[Start Data shown]
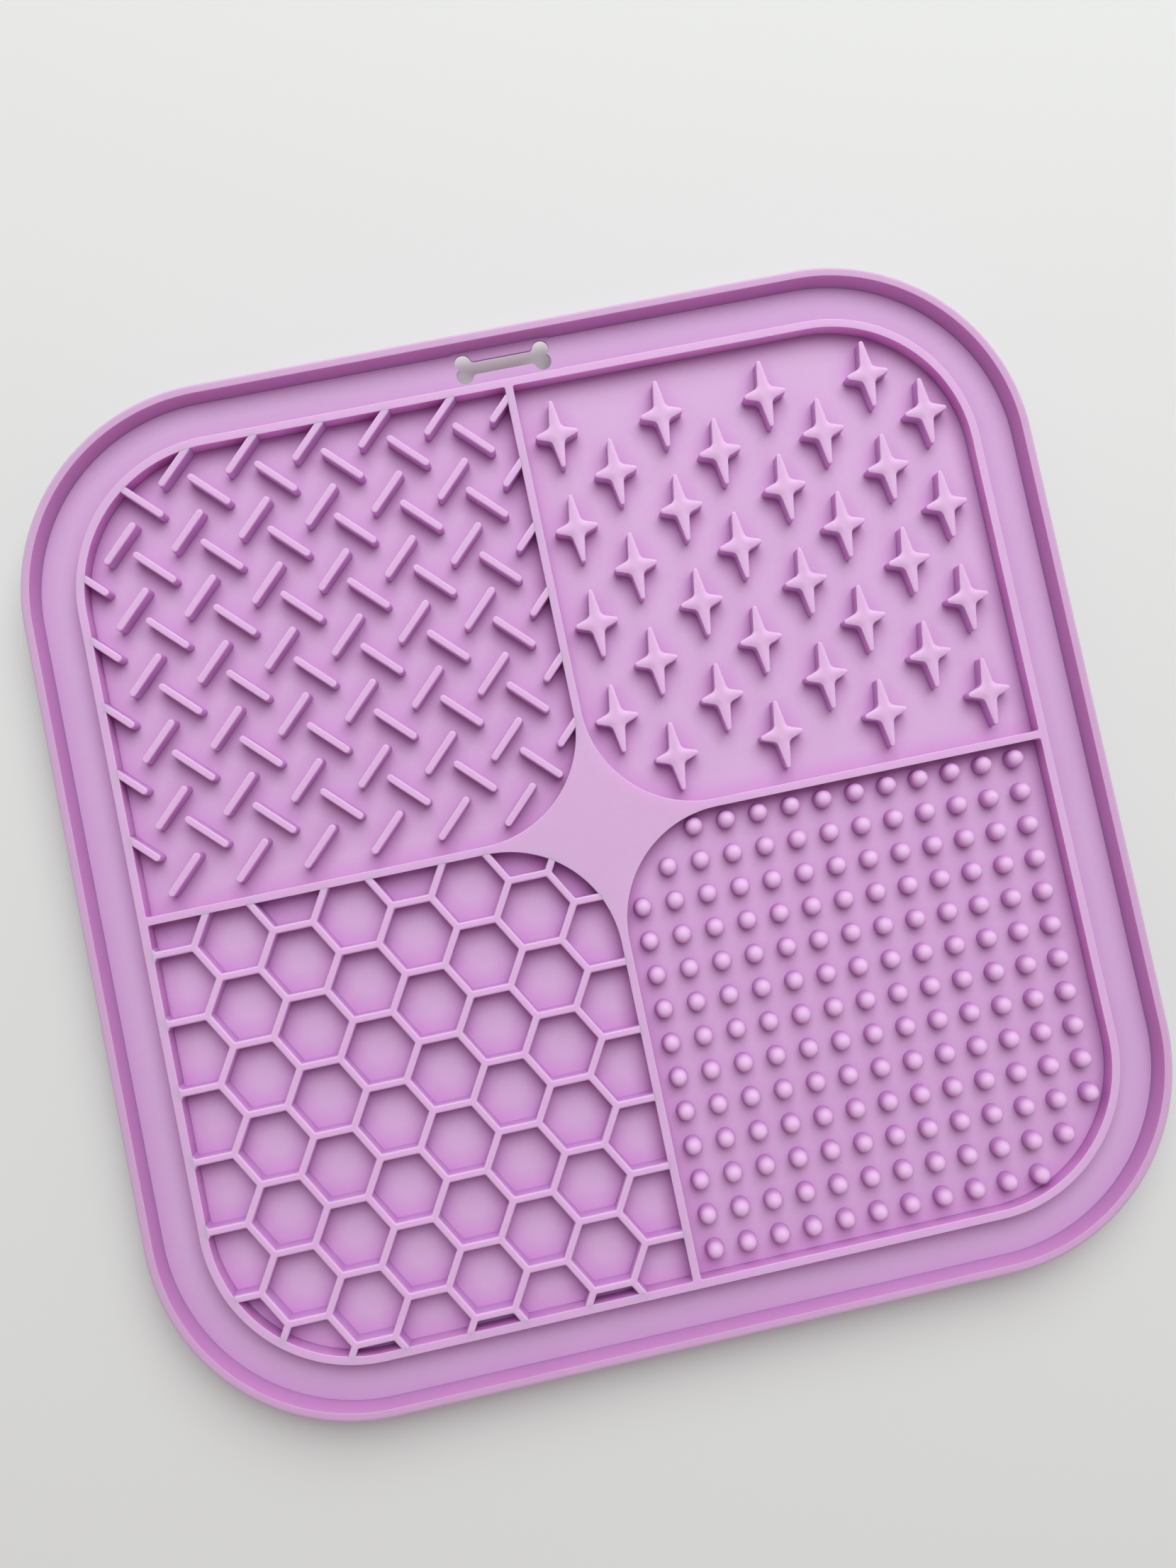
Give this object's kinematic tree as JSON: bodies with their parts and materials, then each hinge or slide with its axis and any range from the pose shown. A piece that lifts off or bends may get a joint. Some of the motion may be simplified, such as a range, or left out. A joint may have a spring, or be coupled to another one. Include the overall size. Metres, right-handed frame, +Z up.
{
  "type": "pet lick mat",
  "caption": "Square silicone lick mat with a raised rim, an outer channel, four fields of licking patterns, a bone-shaped hanging hole and suction cups below.",
  "frame": {"origin": "on the plane of the suction cups' lips, below the centre of the square mat", "axes": "+Z up through the mat's thickness, +Y towards the hanging hole, +X towards the star and dome fields"},
  "size_m": [0.2, 0.2, 0.0084],
  "materials": {
    "silicone": "soft satin food-grade silicone, pale lilac"
  },
  "bodies": {
    "root": {"field_sheet": "silicone", "channel_sheet": "silicone", "hanging_tab": "silicone", "rim_east": "silicone", "rim_north": "silicone", "rim_west": "silicone", "rim_south": "silicone", "inner_wall": "silicone", "centre_star": "silicone", "divider_north": "silicone", "divider_east": "silicone", "divider_south": "silicone", "divider_west": "silicone", "rising_ribs_0": "silicone", "rising_ribs_1": "silicone", "rising_ribs_2": "silicone", "rising_ribs_3": "silicone", "rising_ribs_4": "silicone", "rising_ribs_5": "silicone", "rising_ribs_6": "silicone", "falling_ribs_0": "silicone", "falling_ribs_1": "silicone", "falling_ribs_2": "silicone", "falling_ribs_3": "silicone", "falling_ribs_4": "silicone", "falling_ribs_5": "silicone", "star_nubs_a_0": "silicone", "star_nubs_a_1": "silicone", "star_nubs_a_2": "silicone", "star_nubs_a_3": "silicone", "star_nubs_b_0": "silicone", "star_nubs_b_1": "silicone", "star_nubs_b_2": "silicone", "star_nubs_b_3": "silicone", "honeycomb_level": "silicone", "honeycomb_rising": "silicone", "honeycomb_falling": "silicone", "dome_row_0": "silicone", "dome_row_1": "silicone", "dome_row_2": "silicone", "dome_row_3": "silicone", "dome_row_4": "silicone", "dome_row_5": "silicone", "dome_row_6": "silicone", "dome_row_7": "silicone", "dome_row_8": "silicone", "dome_row_9": "silicone", "dome_row_10": "silicone", "dome_row_11": "silicone", "dome_row_12": "silicone", "cup_row_0": "silicone", "cup_row_1": "silicone", "cup_row_2": "silicone", "cup_row_3": "silicone", "cup_row_4": "silicone", "cup_row_5": "silicone", "cup_row_6": "silicone"}
  },
  "joints": []
}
[End Data shown]
Exercise task.
Find the lines above that contain the word "materials" and collect them.

Output below.
Give this object's kinematic tree as JSON: bodies with their parts and materials, then each hinge or slide with its axis and any range from the pose shown. A piece that lifts off or bends may get a joint. Some of the motion may be simplified, such as a range, or left out. A joint may have a spring, or be coupled to another one. Include the overall size. Metres, right-handed frame, +Z up.
  "materials": {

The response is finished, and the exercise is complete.